There is nothing wrong in outsourcing drug trials. The costs are cheaper, and to imply other countries are somehow less vigilant in drug testing is an insult to those countries and their citizens.

The wealthy in those countries live as well as the wealthy in the UK and the US.

All of this unfortunate situation shows that we are still very much in the dark about the immune system.

This will mean the end of that company and its work on this CLL drug.

This brings to mind the gene therapy trial a few years ago that killed the healthy college student in the US. Also reminds one of the two children who came down with leukemia after a different gene therapy trial.

Science cannot advance without taking risks. The Apollo 1 astronauts who were killed in a fire fueled by a pure oxygen atmosphere forced a change to a normally-constituted atmosphere. It took three lives to figure it out.

Sad, but necessary tragedy.

Anonymous said...

You're kidding mate ? These trials are OK ? Paying "suckers" mini money to experiment on them in such dangerous experiments is totally unethical and extremely bad scientific practise in my view. There is no excuse for this. _ Robert, from Australia. I would expect better from someone of my heritage.

Anonymous said...

You say, "But hundreds of drugs have never been tested on humans because they were too toxic to animals. If the animal tests were omitted there would be many more like the London Six."

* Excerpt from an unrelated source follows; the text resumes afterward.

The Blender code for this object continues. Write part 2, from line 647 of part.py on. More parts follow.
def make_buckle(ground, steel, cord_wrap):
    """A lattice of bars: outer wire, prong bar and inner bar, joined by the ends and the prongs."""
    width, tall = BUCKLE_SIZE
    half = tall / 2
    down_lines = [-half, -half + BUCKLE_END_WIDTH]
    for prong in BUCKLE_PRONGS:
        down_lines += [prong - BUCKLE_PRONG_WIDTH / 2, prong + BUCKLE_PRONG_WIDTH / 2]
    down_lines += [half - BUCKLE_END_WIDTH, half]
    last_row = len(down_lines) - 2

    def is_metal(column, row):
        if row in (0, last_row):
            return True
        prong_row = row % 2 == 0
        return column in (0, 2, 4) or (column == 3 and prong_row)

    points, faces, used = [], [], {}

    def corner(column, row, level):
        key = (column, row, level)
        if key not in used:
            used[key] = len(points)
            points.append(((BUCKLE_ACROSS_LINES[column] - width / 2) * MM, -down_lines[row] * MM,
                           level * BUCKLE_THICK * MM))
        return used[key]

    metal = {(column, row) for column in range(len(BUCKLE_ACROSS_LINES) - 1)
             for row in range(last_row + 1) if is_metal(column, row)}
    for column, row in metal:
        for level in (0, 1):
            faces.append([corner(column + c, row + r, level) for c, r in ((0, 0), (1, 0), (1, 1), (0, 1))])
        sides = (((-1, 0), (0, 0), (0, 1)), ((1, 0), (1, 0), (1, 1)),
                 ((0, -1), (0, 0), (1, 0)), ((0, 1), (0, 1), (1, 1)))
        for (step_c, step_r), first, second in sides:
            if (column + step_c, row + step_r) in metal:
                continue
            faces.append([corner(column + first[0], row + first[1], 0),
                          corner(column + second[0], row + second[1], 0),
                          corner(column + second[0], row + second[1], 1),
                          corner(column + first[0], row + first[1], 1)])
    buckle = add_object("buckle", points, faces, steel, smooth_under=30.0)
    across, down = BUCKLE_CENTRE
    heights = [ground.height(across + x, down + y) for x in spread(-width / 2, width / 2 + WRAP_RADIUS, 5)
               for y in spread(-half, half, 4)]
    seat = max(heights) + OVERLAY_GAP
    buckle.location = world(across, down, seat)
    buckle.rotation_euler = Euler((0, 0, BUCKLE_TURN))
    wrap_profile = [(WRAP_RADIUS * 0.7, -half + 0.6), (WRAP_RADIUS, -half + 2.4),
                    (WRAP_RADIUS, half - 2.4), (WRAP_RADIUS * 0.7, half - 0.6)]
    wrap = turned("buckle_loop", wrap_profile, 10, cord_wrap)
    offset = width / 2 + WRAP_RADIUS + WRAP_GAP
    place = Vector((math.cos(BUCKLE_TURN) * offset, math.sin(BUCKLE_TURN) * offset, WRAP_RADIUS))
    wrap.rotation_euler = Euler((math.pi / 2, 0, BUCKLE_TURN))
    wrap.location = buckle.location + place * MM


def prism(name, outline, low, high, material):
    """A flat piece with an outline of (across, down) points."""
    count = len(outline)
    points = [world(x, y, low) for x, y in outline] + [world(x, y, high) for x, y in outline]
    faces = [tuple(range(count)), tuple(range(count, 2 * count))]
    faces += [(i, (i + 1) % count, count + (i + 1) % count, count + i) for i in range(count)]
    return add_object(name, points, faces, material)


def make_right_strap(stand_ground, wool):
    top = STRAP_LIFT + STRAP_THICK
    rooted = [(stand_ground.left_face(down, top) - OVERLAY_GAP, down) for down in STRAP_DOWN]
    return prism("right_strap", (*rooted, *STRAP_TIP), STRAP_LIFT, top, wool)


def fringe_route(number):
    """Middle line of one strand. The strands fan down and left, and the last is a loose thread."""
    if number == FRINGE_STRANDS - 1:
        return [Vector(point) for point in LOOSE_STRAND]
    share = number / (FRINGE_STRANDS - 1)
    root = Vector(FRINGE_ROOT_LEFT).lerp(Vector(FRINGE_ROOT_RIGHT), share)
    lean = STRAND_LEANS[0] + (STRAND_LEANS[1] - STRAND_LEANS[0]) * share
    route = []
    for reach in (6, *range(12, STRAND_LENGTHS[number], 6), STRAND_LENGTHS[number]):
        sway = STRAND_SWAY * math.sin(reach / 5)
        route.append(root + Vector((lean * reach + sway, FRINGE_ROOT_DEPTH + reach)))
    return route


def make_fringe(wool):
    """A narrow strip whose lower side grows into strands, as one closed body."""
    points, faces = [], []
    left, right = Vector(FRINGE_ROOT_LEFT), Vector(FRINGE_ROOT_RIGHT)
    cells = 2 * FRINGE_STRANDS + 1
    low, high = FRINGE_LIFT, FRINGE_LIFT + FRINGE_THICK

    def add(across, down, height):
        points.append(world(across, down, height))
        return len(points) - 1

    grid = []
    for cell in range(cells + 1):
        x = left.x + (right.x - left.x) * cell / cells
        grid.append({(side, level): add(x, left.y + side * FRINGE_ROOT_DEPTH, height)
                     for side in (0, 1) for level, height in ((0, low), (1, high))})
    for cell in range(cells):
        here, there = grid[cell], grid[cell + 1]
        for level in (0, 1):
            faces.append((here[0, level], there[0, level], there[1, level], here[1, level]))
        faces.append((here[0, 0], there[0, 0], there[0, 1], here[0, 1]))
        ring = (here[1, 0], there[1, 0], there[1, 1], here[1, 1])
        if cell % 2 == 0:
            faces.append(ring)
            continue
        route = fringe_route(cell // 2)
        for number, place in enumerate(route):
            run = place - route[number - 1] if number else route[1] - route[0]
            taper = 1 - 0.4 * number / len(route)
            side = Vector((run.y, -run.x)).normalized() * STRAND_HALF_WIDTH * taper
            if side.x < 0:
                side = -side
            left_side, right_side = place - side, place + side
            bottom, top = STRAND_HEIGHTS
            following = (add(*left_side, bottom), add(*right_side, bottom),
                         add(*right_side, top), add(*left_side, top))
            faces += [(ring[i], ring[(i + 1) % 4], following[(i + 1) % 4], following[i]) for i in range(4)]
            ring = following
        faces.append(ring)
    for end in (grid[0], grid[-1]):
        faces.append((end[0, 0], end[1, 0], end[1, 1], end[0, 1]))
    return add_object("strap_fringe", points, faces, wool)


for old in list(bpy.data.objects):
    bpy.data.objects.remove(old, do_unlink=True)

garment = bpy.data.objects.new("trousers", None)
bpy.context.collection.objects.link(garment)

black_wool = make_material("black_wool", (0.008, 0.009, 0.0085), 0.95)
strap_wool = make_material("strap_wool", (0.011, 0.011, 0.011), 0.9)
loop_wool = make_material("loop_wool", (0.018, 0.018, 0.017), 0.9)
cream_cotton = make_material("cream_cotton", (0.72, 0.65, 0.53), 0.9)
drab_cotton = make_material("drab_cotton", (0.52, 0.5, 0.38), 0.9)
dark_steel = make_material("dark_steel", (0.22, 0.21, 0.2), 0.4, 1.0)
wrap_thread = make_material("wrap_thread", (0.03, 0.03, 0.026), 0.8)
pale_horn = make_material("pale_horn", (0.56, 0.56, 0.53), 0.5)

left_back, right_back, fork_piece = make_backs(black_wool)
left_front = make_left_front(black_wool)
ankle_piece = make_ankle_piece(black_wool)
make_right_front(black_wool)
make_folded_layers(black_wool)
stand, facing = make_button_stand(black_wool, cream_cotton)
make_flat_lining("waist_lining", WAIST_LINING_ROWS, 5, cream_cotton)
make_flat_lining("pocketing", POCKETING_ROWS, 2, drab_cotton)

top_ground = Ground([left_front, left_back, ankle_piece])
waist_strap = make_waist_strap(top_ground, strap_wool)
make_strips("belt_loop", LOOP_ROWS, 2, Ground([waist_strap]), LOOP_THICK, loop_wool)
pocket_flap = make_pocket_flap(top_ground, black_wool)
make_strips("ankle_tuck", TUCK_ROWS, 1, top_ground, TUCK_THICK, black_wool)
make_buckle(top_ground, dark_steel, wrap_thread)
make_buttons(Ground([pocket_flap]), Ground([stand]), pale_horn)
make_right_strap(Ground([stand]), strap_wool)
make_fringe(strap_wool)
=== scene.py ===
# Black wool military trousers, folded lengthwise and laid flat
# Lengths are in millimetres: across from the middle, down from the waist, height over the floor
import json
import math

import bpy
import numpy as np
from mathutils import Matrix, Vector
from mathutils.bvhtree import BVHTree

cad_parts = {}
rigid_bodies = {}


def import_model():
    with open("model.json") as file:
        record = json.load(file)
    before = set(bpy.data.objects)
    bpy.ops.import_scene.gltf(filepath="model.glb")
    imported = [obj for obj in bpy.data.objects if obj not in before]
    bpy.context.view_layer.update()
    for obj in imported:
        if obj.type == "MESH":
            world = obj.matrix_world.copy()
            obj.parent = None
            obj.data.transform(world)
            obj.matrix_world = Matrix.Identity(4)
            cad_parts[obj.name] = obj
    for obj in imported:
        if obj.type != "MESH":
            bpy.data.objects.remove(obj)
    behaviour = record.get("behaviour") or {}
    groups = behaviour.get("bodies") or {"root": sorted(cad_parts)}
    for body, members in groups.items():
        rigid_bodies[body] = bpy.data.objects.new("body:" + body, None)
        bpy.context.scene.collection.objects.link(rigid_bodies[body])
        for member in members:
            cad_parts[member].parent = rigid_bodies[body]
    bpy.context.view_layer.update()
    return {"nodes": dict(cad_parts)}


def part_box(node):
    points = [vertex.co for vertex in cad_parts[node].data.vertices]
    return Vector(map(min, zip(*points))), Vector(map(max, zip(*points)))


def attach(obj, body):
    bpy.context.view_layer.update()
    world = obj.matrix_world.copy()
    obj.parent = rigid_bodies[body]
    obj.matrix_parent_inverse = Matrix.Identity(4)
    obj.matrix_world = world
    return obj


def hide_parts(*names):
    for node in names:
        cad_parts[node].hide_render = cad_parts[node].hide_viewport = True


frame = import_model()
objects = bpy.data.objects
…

Question: if toxicity shows up in humans and not in test animals as it happened here, wouldn't the opposite also occur - potentially beneficial drugs that would be safe for humans eliminated because of their toxicity to test animals?
To mention only one example, a moderate dose of aspirin and acetaminophen will kill a cat even though well tolerated in people.

Terry Hamblin said...

When drugs are tested in animals it is well recognised that not all animals are the same. Toxicity in a single species is not enough to kill a drug. All drugs are tested in at least two, and these are usually dissimilar such as a mouse and a dog or a rat and a pig. Increasingly macaques are favored as being physiologically closer to man.

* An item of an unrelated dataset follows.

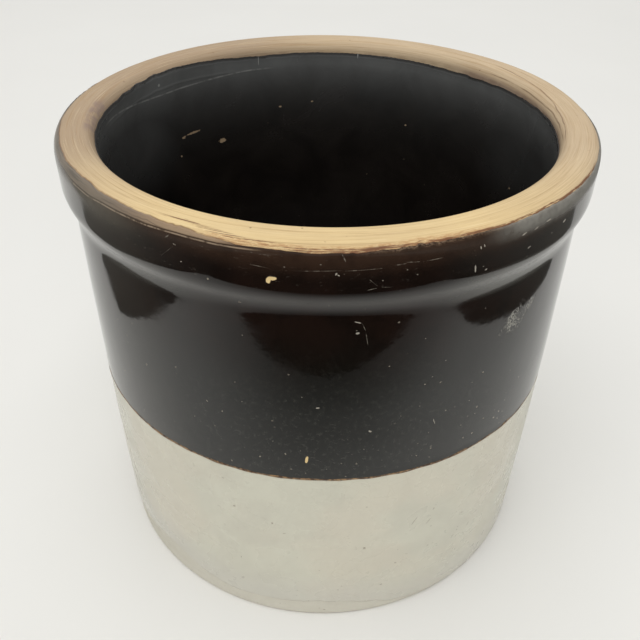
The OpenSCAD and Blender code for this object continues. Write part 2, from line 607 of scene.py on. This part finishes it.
    def specks(self, size, share, radius, at=None):
        """Small uneven specks: cells of a size in mm, the share of them that hold a speck, its radius in cells."""
        place = self.place if at is None else at
        shift = self.node("ShaderNodeTexNoise", {"Vector": place, "Scale": 3 / size, "Detail": 2.0}).outputs["Color"]
        place = self.vector("ADD", place, self.vector("SCALE", shift, scale=0.5 * size))
        made = self.node("ShaderNodeTexVoronoi", {"Vector": place, "Scale": 1 / size})
        chance = self.node("ShaderNodeSeparateColor", {0: made.outputs["Color"]}).outputs
        reach = self.math("MULTIPLY", chance[1], radius)
        inside = self.math("SUBTRACT", reach, made.outputs["Distance"])
        dot = self.step(inside, 0.0, 0.25 * radius)
        strength = self.step(chance[2], 0.0, 1.0, 0.35, 1.0)
        return self.both(dot, strength, self.math("LESS_THAN", chance[0], share))

    def bump(self, height, distance=1.0):
        """Bends the shading by a height in mm."""
        made = self.node("ShaderNodeBump", {"Height": height, "Distance": distance * MM, "Strength": 1.0})
        self.set(Normal=made.outputs["Normal"])


CLAY_CHIP = tone(222, 194, 138)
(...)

Drug testing is not done in a void. A clear understanding of what a drug is supposed to do to a physiological process is gained before it ever enters an animal, let alone a man. For those who are dissatisfied with the current road to drug discovery lies the responsibility of deriving a better one. The present system has delivered drugs that have saved millions of lives, has reduced the death rate from both cancer and heart disease, and continues to make new drugs available.

Most people won't remember how we used to treat heart failure when I was a young doctor. We had one strong diuretic - it involved poisoning teh kidneys with mercury. Sometimes we were reduced to sticking fine tubes ubder the skin of edematous legs in order to drain the fluid away.